[What is required]
Output an exact reproduction of the data.

[Data shown]

--- start ---

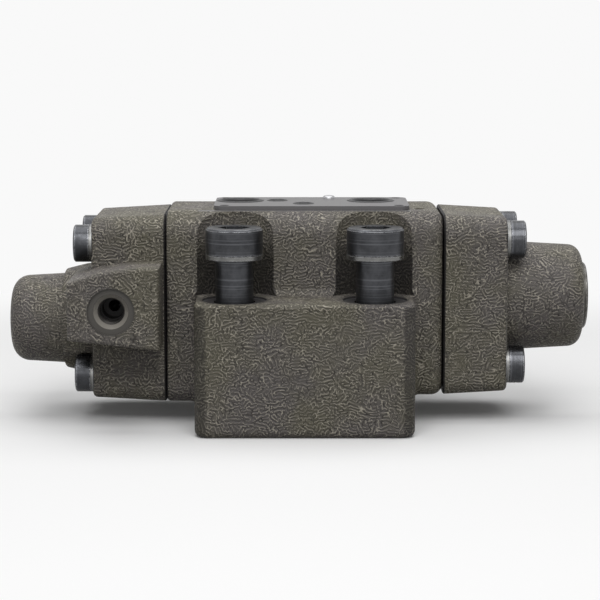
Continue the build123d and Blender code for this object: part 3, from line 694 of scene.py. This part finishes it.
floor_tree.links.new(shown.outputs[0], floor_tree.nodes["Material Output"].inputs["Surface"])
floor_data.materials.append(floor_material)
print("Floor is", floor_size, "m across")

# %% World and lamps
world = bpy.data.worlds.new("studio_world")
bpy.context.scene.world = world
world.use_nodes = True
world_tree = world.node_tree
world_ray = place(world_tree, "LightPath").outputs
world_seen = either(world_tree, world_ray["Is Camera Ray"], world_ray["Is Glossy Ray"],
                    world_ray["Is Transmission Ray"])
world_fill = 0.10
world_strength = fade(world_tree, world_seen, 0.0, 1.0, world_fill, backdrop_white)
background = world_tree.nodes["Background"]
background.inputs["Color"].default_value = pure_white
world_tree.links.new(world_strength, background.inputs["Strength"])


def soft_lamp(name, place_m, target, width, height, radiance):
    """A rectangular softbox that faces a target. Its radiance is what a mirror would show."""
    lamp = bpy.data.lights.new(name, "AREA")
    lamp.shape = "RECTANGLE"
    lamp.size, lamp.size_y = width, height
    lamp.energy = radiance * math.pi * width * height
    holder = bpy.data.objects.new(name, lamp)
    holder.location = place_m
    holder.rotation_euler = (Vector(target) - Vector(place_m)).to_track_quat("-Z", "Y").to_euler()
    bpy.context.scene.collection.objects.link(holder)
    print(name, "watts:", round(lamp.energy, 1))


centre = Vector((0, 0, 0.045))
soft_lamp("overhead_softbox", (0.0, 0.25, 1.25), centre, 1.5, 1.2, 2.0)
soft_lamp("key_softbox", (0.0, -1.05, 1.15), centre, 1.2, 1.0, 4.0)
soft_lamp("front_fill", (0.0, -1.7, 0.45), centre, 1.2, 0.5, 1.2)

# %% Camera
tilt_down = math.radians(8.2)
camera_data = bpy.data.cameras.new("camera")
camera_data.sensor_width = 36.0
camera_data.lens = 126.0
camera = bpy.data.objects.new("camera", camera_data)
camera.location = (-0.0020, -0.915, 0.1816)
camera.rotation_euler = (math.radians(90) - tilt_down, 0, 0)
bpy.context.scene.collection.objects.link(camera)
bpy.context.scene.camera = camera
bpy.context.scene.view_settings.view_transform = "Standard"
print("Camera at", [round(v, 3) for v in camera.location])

--- end ---

[The result]
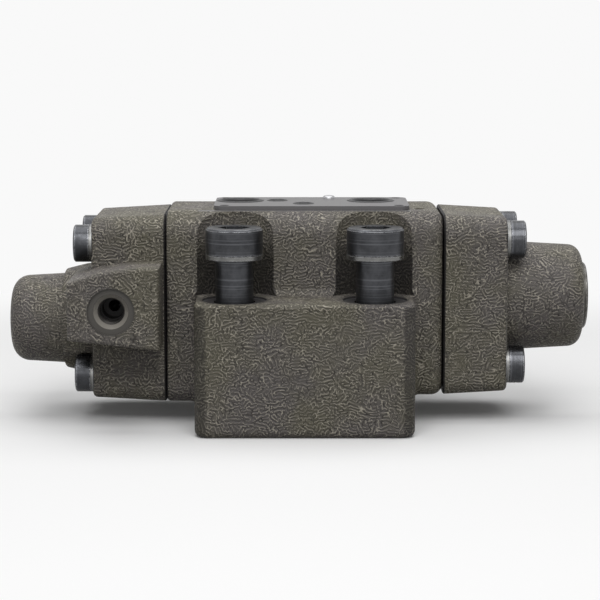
Continue the build123d and Blender code for this object: part 3, from line 694 of scene.py. This part finishes it.
floor_tree.links.new(shown.outputs[0], floor_tree.nodes["Material Output"].inputs["Surface"])
floor_data.materials.append(floor_material)
print("Floor is", floor_size, "m across")

# %% World and lamps
world = bpy.data.worlds.new("studio_world")
bpy.context.scene.world = world
world.use_nodes = True
world_tree = world.node_tree
world_ray = place(world_tree, "LightPath").outputs
world_seen = either(world_tree, world_ray["Is Camera Ray"], world_ray["Is Glossy Ray"],
                    world_ray["Is Transmission Ray"])
world_fill = 0.10
world_strength = fade(world_tree, world_seen, 0.0, 1.0, world_fill, backdrop_white)
background = world_tree.nodes["Background"]
background.inputs["Color"].default_value = pure_white
world_tree.links.new(world_strength, background.inputs["Strength"])


def soft_lamp(name, place_m, target, width, height, radiance):
    """A rectangular softbox that faces a target. Its radiance is what a mirror would show."""
    lamp = bpy.data.lights.new(name, "AREA")
    lamp.shape = "RECTANGLE"
    lamp.size, lamp.size_y = width, height
    lamp.energy = radiance * math.pi * width * height
    holder = bpy.data.objects.new(name, lamp)
    holder.location = place_m
    holder.rotation_euler = (Vector(target) - Vector(place_m)).to_track_quat("-Z", "Y").to_euler()
    bpy.context.scene.collection.objects.link(holder)
    print(name, "watts:", round(lamp.energy, 1))


centre = Vector((0, 0, 0.045))
soft_lamp("overhead_softbox", (0.0, 0.25, 1.25), centre, 1.5, 1.2, 2.0)
soft_lamp("key_softbox", (0.0, -1.05, 1.15), centre, 1.2, 1.0, 4.0)
soft_lamp("front_fill", (0.0, -1.7, 0.45), centre, 1.2, 0.5, 1.2)

# %% Camera
tilt_down = math.radians(8.2)
camera_data = bpy.data.cameras.new("camera")
camera_data.sensor_width = 36.0
camera_data.lens = 126.0
camera = bpy.data.objects.new("camera", camera_data)
camera.location = (-0.0020, -0.915, 0.1816)
camera.rotation_euler = (math.radians(90) - tilt_down, 0, 0)
bpy.context.scene.collection.objects.link(camera)
bpy.context.scene.camera = camera
bpy.context.scene.view_settings.view_transform = "Standard"
print("Camera at", [round(v, 3) for v in camera.location])